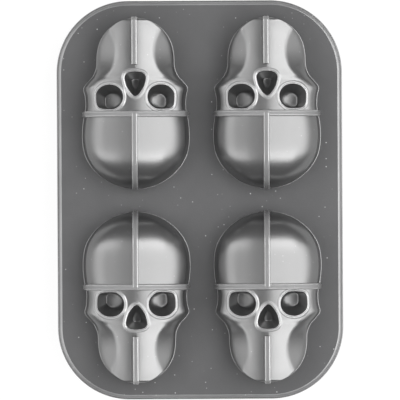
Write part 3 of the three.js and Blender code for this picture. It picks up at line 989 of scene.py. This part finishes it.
# Stage, in metres and degrees, with the camera's lens and sensor in millimetres
FLOOR_REACH = 40.0
LIGHT_DISTANCE = 3.0
FLANK_SHIFT = 0.33
WORLD_LIGHT = 0.11
CAMERA_LENS = 960
CAMERA_SENSOR = 36
CAMERA_FAR = 100
CAMERA_PLACE = (0.00004, -0.00007)
CAMERA_ABOVE_PLATE = 4
CAMERA_ROLL = -0.33

floor_mesh = bpy.data.meshes.new("floor")
corners = [(x * FLOOR_REACH, y * FLOOR_REACH, 0) for x, y in ((-1, -1), (1, -1), (1, 1), (-1, 1))]
floor_mesh.from_pydata(corners, [], [(0, 1, 2, 3)])
floor_mesh.materials.append(pale_floor())
floor = bpy.data.objects.new("floor", floor_mesh)
bpy.context.scene.collection.objects.link(floor)


def softbox(name, azimuth, low, high, spread, radiance, shift=0.0):
    """A soft light aimed at the mould, between two elevations, hidden from the camera.

    spread is its half width and shift its move sideways, as shares of its distance. Its power
    follows from how bright its face is. Azimuth 0 is at the photo's right, 180 at its left.
    """
    elevation = math.radians((low + high) / 2)
    height = 2 * LIGHT_DISTANCE * math.tan(math.radians(high - low) / 2)
    width = 2 * LIGHT_DISTANCE * spread
    light = bpy.data.lights.new(name, "AREA")
    light.shape = "RECTANGLE"
    light.size, light.size_y = width, height
    light.energy = radiance * math.pi * width * height
    lamp = bpy.data.objects.new(name, light)
    bpy.context.scene.collection.objects.link(lamp)
    a = math.radians(azimuth)
    level = math.cos(elevation)
    toward = Vector((math.cos(a) * level, math.sin(a) * level, math.sin(elevation)))
    sideways = Vector((-math.sin(a), math.cos(a), 0))
    lamp.location = (toward + sideways * shift) * LIGHT_DISTANCE
    lamp.rotation_euler = toward.to_track_quat("Z", "Y").to_euler()
    lamp.visible_camera = False
    return lamp


softbox("right_upper_softbox", 0, 42, 85, 0.2, 2.25)
softbox("right_lower_softbox", 0, 20, 42, 0.36, 2.7)
softbox("right_low_softbox", 0, 10, 20, 0.3, 1.5)
softbox("right_lowest_softbox", 0, 2, 10, 0.3, 0.5)
softbox("left_upper_softbox", 180, 38, 73, 0.2, 0.75)
softbox("left_lower_softbox", 180, 12, 38, 0.2, 1.45)
softbox("left_lowest_softbox", 180, 2, 12, 0.3, 0.95)
for side in (-1, 1):
    softbox("right_flank", 0, 42, 82, 0.13, 4.6, side * FLANK_SHIFT)
    softbox("left_flank", 180, 12, 68, 0.13, 2.4, side * FLANK_SHIFT)
fill = softbox("overhead_fill", 0, 50, 130, 0.85, 2.2)
fill.visible_glossy = False

# The world is white to the camera and lights the mould only a little.
world = bpy.data.worlds.new("studio")
bpy.context.scene.world = world
world.use_nodes = True
nodes, links = world.node_tree.nodes, world.node_tree.links
background = nodes["Background"]
background.inputs["Color"].default_value = (1, 1, 1, 1)
path = nodes.new("ShaderNodeLightPath").outputs
brightness = maths(nodes, links, "MAXIMUM", path["Is Camera Ray"], WORLD_LIGHT)
links.new(brightness, background.inputs["Strength"])

camera_data = bpy.data.cameras.new("camera")
camera_data.lens = CAMERA_LENS
camera_data.sensor_width = CAMERA_SENSOR
camera_data.clip_end = CAMERA_FAR
camera = bpy.data.objects.new("camera", camera_data)
bpy.context.scene.collection.objects.link(camera)
camera.location = (*CAMERA_PLACE, plate_high.z + CAMERA_ABOVE_PLATE)
camera.rotation_euler.z = math.radians(CAMERA_ROLL)
bpy.context.scene.camera = camera

bpy.context.scene.view_settings.view_transform = "Standard"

##############################

> PROBLEM TO WORK ON: Return only the lines spanning from the first line of the material through the line with "from the camera.", copied exactly, both ends kept.

> OUTPUT FOR THIS EXERCISE:
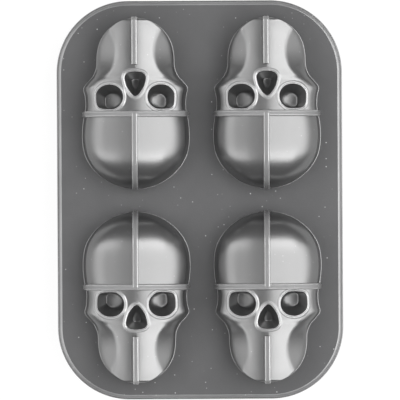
Write part 3 of the three.js and Blender code for this picture. It picks up at line 989 of scene.py. This part finishes it.
# Stage, in metres and degrees, with the camera's lens and sensor in millimetres
FLOOR_REACH = 40.0
LIGHT_DISTANCE = 3.0
FLANK_SHIFT = 0.33
WORLD_LIGHT = 0.11
CAMERA_LENS = 960
CAMERA_SENSOR = 36
CAMERA_FAR = 100
CAMERA_PLACE = (0.00004, -0.00007)
CAMERA_ABOVE_PLATE = 4
CAMERA_ROLL = -0.33

floor_mesh = bpy.data.meshes.new("floor")
corners = [(x * FLOOR_REACH, y * FLOOR_REACH, 0) for x, y in ((-1, -1), (1, -1), (1, 1), (-1, 1))]
floor_mesh.from_pydata(corners, [], [(0, 1, 2, 3)])
floor_mesh.materials.append(pale_floor())
floor = bpy.data.objects.new("floor", floor_mesh)
bpy.context.scene.collection.objects.link(floor)


def softbox(name, azimuth, low, high, spread, radiance, shift=0.0):
    """A soft light aimed at the mould, between two elevations, hidden from the camera.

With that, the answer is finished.